* _Data supplied_
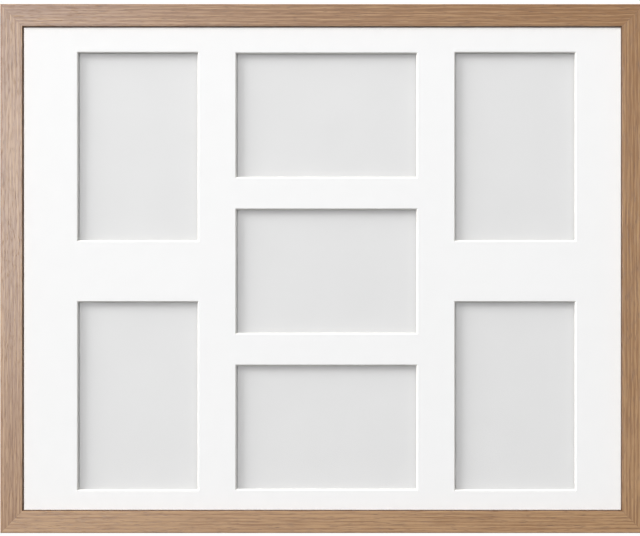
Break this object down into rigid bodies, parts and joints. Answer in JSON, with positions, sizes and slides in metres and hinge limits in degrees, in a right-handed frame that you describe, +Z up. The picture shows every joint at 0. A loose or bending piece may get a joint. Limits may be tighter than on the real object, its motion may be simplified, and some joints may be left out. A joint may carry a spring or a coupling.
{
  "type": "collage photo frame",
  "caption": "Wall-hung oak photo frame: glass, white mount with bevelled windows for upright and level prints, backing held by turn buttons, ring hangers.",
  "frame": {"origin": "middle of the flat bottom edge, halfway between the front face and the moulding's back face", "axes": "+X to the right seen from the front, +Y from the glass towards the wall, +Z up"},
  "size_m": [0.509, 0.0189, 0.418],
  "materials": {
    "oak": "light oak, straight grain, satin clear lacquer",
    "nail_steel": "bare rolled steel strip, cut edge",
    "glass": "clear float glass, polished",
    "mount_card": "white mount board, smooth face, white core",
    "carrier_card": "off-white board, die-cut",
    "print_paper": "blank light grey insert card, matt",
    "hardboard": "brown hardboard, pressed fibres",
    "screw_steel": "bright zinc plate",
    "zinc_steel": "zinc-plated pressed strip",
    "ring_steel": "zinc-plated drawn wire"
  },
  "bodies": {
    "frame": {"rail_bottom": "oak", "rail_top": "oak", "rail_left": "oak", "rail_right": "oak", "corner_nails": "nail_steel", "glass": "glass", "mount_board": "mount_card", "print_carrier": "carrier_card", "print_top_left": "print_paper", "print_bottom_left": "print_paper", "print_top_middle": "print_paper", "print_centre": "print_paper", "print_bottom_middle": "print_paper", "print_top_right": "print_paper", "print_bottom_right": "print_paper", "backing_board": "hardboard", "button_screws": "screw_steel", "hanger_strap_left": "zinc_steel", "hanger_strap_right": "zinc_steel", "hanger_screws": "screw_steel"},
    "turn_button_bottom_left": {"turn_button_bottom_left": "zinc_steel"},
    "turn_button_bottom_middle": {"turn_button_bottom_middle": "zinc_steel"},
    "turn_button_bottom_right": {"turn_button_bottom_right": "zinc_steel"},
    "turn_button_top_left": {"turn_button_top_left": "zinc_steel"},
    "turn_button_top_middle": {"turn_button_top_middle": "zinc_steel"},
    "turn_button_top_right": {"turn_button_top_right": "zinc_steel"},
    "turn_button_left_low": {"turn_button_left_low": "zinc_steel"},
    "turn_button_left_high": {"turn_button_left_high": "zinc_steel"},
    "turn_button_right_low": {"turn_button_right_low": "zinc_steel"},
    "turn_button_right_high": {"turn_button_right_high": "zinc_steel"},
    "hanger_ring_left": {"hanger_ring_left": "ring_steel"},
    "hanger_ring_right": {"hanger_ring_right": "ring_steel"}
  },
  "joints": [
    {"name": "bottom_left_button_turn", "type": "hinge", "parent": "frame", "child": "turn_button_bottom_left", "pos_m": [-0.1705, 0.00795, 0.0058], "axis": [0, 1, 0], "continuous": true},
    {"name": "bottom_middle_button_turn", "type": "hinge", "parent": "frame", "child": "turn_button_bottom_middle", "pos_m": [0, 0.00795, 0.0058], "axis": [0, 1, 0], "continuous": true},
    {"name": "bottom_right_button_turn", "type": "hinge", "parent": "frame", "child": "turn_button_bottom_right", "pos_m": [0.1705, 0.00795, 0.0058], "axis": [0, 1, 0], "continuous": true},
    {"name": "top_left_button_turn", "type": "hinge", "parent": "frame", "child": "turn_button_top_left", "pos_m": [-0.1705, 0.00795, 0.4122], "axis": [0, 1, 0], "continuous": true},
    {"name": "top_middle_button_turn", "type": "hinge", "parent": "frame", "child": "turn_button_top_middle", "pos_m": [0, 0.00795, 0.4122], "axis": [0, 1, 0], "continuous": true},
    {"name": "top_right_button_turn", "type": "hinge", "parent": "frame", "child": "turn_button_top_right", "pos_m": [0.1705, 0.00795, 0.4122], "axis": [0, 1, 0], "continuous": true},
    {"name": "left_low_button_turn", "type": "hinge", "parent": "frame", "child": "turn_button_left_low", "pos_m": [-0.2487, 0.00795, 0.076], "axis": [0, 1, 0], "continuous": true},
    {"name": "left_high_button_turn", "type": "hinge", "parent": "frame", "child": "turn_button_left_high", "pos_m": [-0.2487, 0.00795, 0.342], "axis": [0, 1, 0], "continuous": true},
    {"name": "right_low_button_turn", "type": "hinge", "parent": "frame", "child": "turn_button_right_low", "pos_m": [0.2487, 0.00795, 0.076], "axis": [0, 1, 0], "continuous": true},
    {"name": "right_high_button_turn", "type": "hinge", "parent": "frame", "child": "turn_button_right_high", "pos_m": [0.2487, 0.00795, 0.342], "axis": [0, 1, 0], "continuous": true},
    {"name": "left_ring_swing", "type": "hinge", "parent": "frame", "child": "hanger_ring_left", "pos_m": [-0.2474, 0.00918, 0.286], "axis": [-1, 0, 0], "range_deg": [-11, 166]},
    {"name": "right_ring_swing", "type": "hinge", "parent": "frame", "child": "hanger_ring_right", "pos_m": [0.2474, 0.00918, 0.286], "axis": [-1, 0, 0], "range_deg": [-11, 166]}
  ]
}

--

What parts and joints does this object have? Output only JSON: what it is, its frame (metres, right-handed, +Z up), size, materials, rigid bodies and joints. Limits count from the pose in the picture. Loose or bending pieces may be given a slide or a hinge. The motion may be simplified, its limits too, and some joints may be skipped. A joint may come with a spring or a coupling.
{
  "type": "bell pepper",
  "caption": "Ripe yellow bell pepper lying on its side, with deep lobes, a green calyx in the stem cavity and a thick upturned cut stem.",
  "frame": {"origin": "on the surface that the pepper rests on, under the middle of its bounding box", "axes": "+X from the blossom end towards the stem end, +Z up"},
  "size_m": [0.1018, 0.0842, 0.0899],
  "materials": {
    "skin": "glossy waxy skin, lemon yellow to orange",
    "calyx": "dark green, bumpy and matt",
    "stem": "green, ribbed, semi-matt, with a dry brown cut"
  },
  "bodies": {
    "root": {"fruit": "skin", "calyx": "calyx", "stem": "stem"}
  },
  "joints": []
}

* _Goal_
Scan the listing above. Collect all lines with the word "this".

* _Result_
Break this object down into rigid bodies, parts and joints. Answer in JSON, with positions, sizes and slides in metres and hinge limits in degrees, in a right-handed frame that you describe, +Z up. The picture shows every joint at 0. A loose or bending piece may get a joint. Limits may be tighter than on the real object, its motion may be simplified, and some joints may be left out. A joint may carry a spring or a coupling.
What parts and joints does this object have? Output only JSON: what it is, its frame (metres, right-handed, +Z up), size, materials, rigid bodies and joints. Limits count from the pose in the picture. Loose or bending pieces may be given a slide or a hinge. The motion may be simplified, its limits too, and some joints may be skipped. A joint may come with a spring or a coupling.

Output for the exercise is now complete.